Introduction
Real estate developer Skylark Mansions Pvt. Ltd has raised Rs105 crore in structured debt from non-banking financial company (NBFC) Xander Finance Pvt. Ltd, primarily to give an exit to existing investor Motilal Oswal Real Estate in a housing project. The Bengaluru-based firm will also use some of the money raised on the project Skylark Dasos on Hennur Road in Bangalore.
Motilal Oswal Real Estate
Motilal Oswal Real Estate, had invested around Rs 55 crore equity capital in the project at an early stage in 2015.
“The project, which has around a million sq. ft of saleable residential space, will be launched shortly,” said Saleem Sheriff, chairman and managing director, Skylark Mansions.
Structured debt in the real estate sector is commonly given for refinancing loans or takeover of existing debt, last mile project funding, and construction finance for developers who may not be able to get bank funding.
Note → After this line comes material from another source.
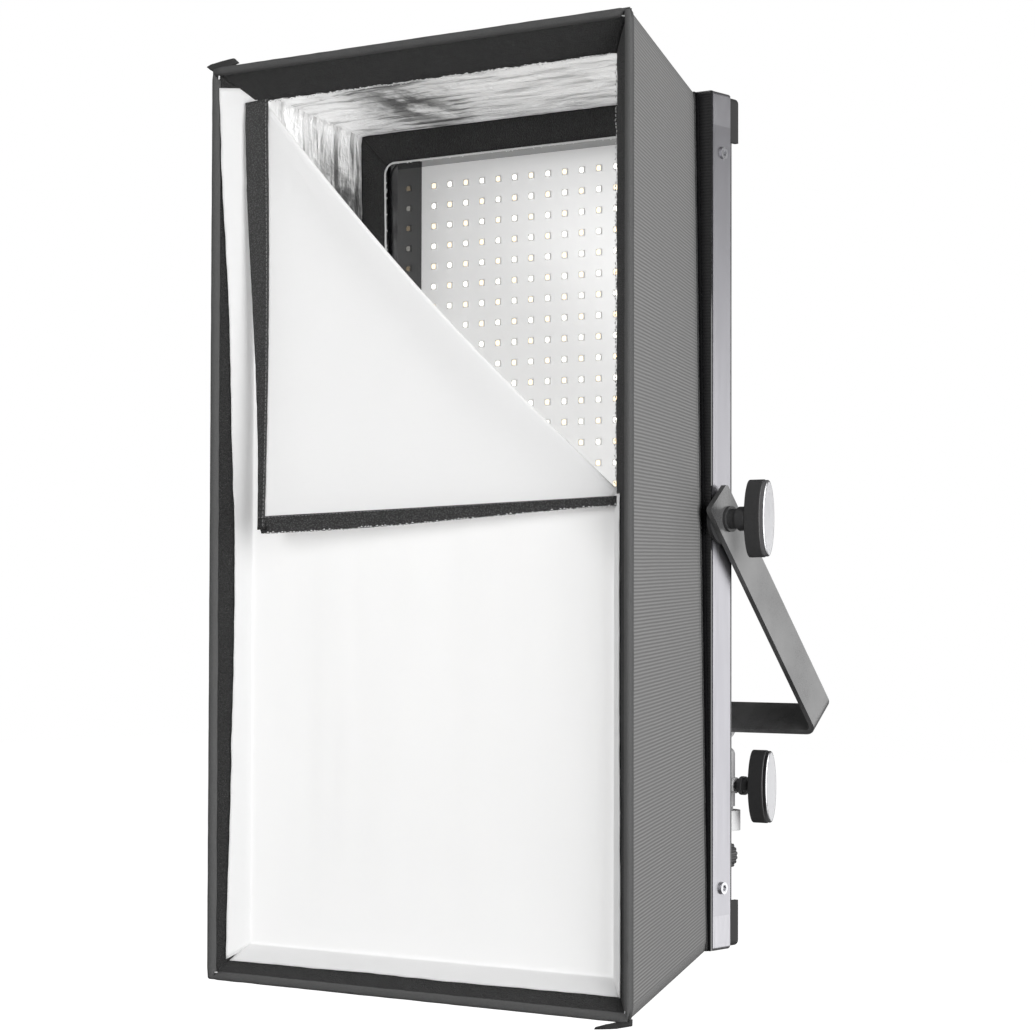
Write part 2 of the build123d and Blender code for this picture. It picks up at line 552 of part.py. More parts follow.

Earlier this year, Xander Finance had put in around Rs130 crore in Adarsh Developer’s project in Bengaluru. It has also been lending to projects in Chennai and National Capital Region (NCR).
According to a March research report by property advisory Knight Frank, NBFCs have gained significant market share over the previous two years and currently contribute about 18% of the total institutional funding requirement of real estate sector. While NBFCs have gained a larger share, from 12% in 2015 to 18% in 2016, PE funding has dropped from 61% to 58% in the same period.
Today, nearly 65-70% of domestic investments in real estate, both from NBFCs and private equity funds, are mainly refinancing transactions. “Debt is going to be the mainstay of developers trying to run their business on schedule. In a debt-centric market, investors have given money in anticipation that sales will return,” said Shashank Jain, partner, transaction services, PwC India.